┌────────

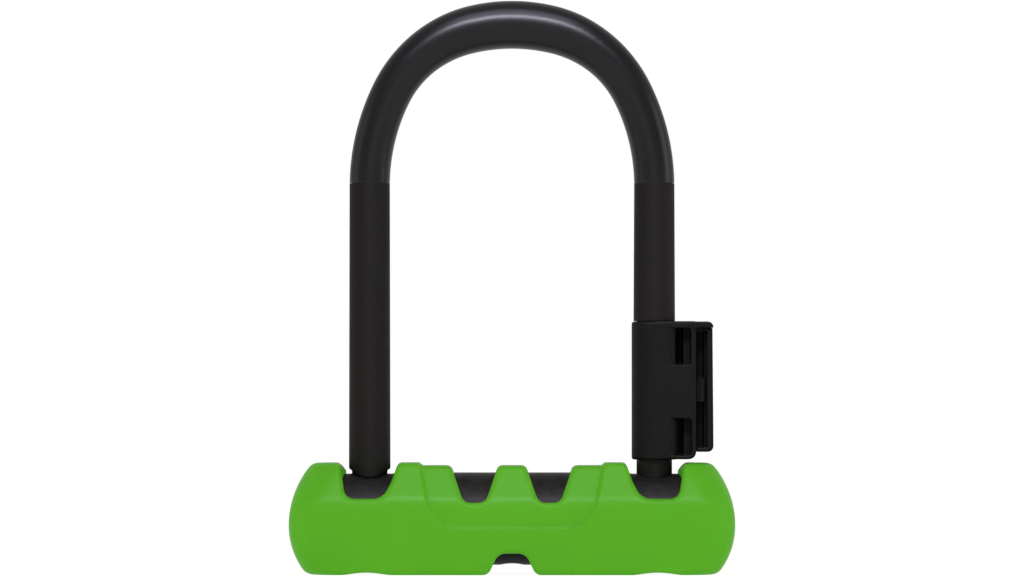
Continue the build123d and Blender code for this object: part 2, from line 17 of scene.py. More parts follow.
import bmesh
import bpy
import numpy as np
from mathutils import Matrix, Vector

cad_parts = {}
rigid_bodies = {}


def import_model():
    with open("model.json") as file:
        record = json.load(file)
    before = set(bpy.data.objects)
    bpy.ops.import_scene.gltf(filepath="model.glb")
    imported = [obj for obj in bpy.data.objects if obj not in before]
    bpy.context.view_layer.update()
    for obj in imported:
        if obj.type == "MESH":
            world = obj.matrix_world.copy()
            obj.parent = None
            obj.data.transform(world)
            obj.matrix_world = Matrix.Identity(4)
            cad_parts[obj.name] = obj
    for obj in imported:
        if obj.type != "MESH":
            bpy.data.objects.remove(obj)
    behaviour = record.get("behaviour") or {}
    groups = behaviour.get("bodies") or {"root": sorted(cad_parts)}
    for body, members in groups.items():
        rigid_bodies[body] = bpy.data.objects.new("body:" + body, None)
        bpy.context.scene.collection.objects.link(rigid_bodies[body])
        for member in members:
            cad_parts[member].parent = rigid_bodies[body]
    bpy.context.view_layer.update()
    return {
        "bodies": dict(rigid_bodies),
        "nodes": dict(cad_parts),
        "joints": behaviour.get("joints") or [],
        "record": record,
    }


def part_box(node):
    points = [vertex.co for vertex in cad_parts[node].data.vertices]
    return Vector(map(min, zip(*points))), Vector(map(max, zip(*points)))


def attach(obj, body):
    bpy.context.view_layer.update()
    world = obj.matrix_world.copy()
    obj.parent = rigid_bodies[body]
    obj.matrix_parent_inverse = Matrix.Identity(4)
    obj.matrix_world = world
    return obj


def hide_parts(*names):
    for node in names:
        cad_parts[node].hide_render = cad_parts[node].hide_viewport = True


log = logging.getLogger("u_lock")
MM = 0.001
EDGE_START = 0.52  # pointiness of an edge where wear begins
EDGE_FULL = 0.62  # pointiness where it is complete
WEAR_PATCH = 2.5  # millimetres across a worn patch
CLOUD_EDGES = (0.35, 0.65)  # noise between which one tone turns into the other
DRIFT_EDGES = (0.3, 0.7)  # noise between which the roughness drifts
DRIFT_DETAIL = 5.0  # octaves in that drift
DRIFT_FINER = 3  # how much smaller its patches are than the colour's
LEAST_ROUGHNESS = 0.05
FINE_DETAIL = 4.0  # octaves in a finish's fine relief
SHEEN_ROUGHNESS = 0.5
LEAST_SLOPE = 0.25  # floor for a squared slope, which keeps steps finite on a ridge
FAR = 1000.0  # a field's value far outside every solid
WELD = 0.002  # millimetres within which the frame's vertices are one
SKIN_ROUNDS = 4  # passes that lay a fresh skin on its solid, and that even it out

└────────

Restate the listing exactly, starting at its first line and ending at the line where "cad_parts[node].hide_render = cad_parts[node].hide_viewport" occurs; include both and no other lines.

_Answer_.
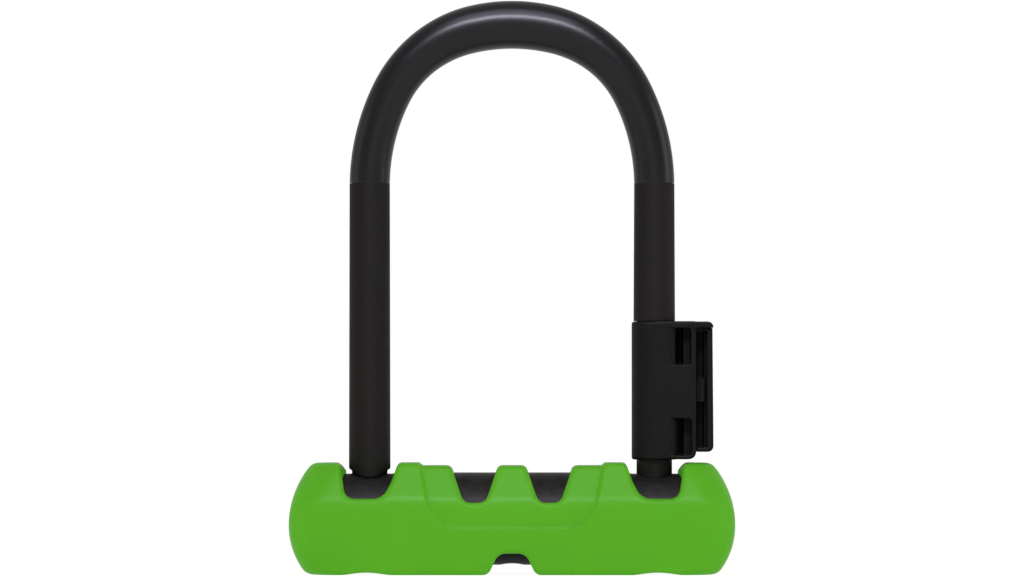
Continue the build123d and Blender code for this object: part 2, from line 17 of scene.py. More parts follow.
import bmesh
import bpy
import numpy as np
from mathutils import Matrix, Vector

cad_parts = {}
rigid_bodies = {}


def import_model():
    with open("model.json") as file:
        record = json.load(file)
    before = set(bpy.data.objects)
    bpy.ops.import_scene.gltf(filepath="model.glb")
    imported = [obj for obj in bpy.data.objects if obj not in before]
    bpy.context.view_layer.update()
    for obj in imported:
        if obj.type == "MESH":
            world = obj.matrix_world.copy()
            obj.parent = None
            obj.data.transform(world)
            obj.matrix_world = Matrix.Identity(4)
            cad_parts[obj.name] = obj
    for obj in imported:
        if obj.type != "MESH":
            bpy.data.objects.remove(obj)
    behaviour = record.get("behaviour") or {}
    groups = behaviour.get("bodies") or {"root": sorted(cad_parts)}
    for body, members in groups.items():
        rigid_bodies[body] = bpy.data.objects.new("body:" + body, None)
        bpy.context.scene.collection.objects.link(rigid_bodies[body])
        for member in members:
            cad_parts[member].parent = rigid_bodies[body]
    bpy.context.view_layer.update()
    return {
        "bodies": dict(rigid_bodies),
        "nodes": dict(cad_parts),
        "joints": behaviour.get("joints") or [],
        "record": record,
    }


def part_box(node):
    points = [vertex.co for vertex in cad_parts[node].data.vertices]
    return Vector(map(min, zip(*points))), Vector(map(max, zip(*points)))


def attach(obj, body):
    bpy.context.view_layer.update()
    world = obj.matrix_world.copy()
    obj.parent = rigid_bodies[body]
    obj.matrix_parent_inverse = Matrix.Identity(4)
    obj.matrix_world = world
    return obj


def hide_parts(*names):
    for node in names:
        cad_parts[node].hide_render = cad_parts[node].hide_viewport = True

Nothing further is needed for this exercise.